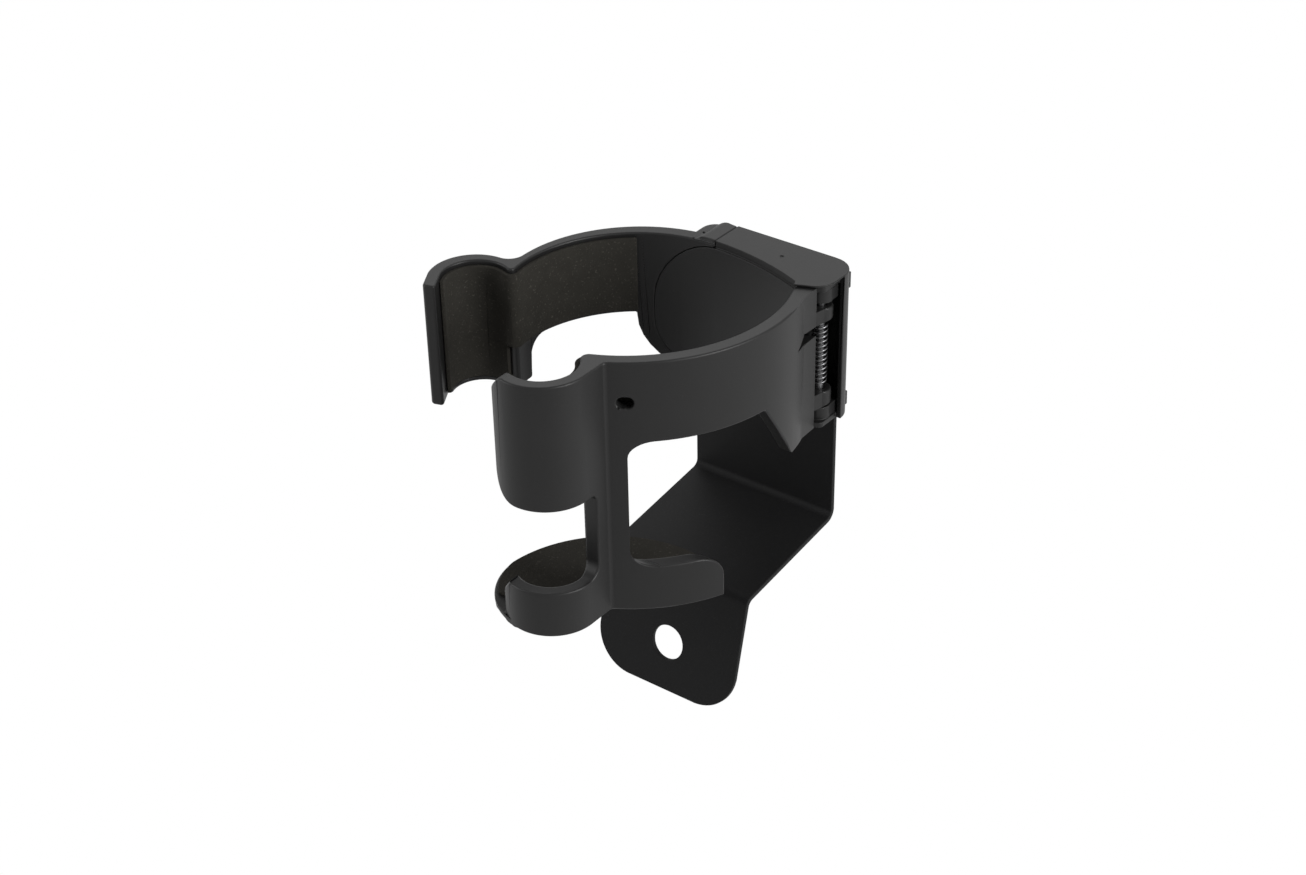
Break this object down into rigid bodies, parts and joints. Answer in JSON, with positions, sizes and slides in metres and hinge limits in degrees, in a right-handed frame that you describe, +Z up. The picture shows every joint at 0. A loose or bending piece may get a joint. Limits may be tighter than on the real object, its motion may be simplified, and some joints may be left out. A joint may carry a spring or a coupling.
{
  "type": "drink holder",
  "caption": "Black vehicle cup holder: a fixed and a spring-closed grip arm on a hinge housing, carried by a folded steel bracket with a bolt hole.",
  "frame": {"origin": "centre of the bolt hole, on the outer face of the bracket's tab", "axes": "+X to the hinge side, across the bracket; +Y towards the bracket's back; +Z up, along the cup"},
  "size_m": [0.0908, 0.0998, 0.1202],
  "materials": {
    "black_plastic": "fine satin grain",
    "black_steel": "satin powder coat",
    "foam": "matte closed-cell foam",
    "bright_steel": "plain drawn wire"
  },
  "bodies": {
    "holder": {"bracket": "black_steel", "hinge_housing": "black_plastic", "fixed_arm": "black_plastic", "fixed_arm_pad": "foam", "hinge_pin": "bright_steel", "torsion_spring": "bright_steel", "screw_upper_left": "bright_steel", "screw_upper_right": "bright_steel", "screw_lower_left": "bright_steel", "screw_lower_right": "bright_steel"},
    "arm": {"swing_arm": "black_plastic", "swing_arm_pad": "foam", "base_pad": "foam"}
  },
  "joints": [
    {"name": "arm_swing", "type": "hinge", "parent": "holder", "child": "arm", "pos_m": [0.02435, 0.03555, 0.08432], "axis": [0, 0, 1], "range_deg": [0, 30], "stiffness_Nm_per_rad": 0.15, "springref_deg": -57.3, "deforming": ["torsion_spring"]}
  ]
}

+-------+

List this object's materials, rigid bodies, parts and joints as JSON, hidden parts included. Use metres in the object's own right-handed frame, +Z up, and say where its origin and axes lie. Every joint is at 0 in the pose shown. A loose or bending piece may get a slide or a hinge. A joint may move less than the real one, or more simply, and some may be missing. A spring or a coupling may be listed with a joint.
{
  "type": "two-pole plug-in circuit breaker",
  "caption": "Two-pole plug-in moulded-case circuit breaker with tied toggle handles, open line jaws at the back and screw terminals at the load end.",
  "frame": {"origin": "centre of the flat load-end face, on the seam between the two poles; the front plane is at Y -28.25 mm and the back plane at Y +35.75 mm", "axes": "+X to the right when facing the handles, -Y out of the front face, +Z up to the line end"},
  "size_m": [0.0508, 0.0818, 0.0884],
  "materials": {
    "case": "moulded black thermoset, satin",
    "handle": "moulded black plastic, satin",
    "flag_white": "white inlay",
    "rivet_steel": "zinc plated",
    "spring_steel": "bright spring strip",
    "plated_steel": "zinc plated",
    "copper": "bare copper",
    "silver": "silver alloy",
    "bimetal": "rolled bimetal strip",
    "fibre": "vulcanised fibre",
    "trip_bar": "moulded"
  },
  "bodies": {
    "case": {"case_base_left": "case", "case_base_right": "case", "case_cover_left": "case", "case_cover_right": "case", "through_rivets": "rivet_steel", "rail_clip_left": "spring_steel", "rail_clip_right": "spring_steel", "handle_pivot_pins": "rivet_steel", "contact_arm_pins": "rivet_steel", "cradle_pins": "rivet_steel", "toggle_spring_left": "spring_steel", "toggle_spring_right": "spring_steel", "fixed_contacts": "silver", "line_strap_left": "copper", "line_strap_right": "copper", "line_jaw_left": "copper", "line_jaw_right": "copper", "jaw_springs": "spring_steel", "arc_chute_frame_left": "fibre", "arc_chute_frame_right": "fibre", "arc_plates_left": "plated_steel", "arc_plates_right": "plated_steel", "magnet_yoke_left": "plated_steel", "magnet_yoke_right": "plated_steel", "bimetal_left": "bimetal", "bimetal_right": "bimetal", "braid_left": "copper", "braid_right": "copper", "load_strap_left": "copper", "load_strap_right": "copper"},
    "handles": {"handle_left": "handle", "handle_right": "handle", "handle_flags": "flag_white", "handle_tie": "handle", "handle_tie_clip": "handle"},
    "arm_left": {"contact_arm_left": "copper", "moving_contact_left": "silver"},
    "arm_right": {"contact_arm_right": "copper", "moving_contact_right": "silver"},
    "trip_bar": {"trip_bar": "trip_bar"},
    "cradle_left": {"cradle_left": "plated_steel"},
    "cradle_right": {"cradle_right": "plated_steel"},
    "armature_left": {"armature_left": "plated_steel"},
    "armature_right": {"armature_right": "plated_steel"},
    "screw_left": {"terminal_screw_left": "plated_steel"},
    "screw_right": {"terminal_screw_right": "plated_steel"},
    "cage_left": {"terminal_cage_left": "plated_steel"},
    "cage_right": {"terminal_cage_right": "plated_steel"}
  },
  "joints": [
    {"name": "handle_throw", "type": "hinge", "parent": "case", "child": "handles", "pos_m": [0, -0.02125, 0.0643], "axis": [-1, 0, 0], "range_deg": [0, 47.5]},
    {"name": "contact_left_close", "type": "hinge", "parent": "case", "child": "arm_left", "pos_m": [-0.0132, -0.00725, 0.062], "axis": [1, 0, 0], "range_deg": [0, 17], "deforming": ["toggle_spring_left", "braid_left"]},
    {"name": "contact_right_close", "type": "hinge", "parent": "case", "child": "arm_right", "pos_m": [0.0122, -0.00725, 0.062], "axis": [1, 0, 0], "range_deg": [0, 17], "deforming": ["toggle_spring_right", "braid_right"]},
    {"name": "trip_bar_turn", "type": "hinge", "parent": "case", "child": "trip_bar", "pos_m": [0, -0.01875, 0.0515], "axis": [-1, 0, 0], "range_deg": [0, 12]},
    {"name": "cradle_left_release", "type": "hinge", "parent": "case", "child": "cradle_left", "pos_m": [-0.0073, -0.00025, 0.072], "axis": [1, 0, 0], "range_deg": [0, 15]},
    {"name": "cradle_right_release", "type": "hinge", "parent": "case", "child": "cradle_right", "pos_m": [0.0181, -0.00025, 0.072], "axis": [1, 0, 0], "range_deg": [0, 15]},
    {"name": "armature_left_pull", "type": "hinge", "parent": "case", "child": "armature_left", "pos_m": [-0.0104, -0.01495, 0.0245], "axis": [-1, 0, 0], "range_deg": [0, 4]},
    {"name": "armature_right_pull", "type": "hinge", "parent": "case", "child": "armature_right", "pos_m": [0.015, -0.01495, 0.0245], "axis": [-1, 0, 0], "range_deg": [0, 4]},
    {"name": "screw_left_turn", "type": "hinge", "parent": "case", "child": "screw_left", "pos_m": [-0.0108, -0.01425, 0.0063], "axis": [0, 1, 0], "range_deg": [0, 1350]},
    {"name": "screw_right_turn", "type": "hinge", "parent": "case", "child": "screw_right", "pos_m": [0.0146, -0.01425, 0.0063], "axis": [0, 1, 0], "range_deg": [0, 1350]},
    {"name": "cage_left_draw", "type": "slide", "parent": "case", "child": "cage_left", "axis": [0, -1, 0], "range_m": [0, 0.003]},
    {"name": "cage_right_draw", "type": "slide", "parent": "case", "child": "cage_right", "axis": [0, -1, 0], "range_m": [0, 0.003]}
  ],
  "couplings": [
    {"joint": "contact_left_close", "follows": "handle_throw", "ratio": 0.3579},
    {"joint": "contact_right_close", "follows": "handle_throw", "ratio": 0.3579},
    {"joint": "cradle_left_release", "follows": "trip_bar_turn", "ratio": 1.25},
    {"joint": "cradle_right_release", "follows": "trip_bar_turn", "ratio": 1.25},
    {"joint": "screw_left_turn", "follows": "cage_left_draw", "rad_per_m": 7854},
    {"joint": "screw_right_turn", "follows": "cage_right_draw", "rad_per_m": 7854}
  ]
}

+-------+

What to work on: Gather all lines with the string "rigid" from the data.

Written response:
Break this object down into rigid bodies, parts and joints. Answer in JSON, with positions, sizes and slides in metres and hinge limits in degrees, in a right-handed frame that you describe, +Z up. The picture shows every joint at 0. A loose or bending piece may get a joint. Limits may be tighter than on the real object, its motion may be simplified, and some joints may be left out. A joint may carry a spring or a coupling.
List this object's materials, rigid bodies, parts and joints as JSON, hidden parts included. Use metres in the object's own right-handed frame, +Z up, and say where its origin and axes lie. Every joint is at 0 in the pose shown. A loose or bending piece may get a slide or a hinge. A joint may move less than the real one, or more simply, and some may be missing. A spring or a coupling may be listed with a joint.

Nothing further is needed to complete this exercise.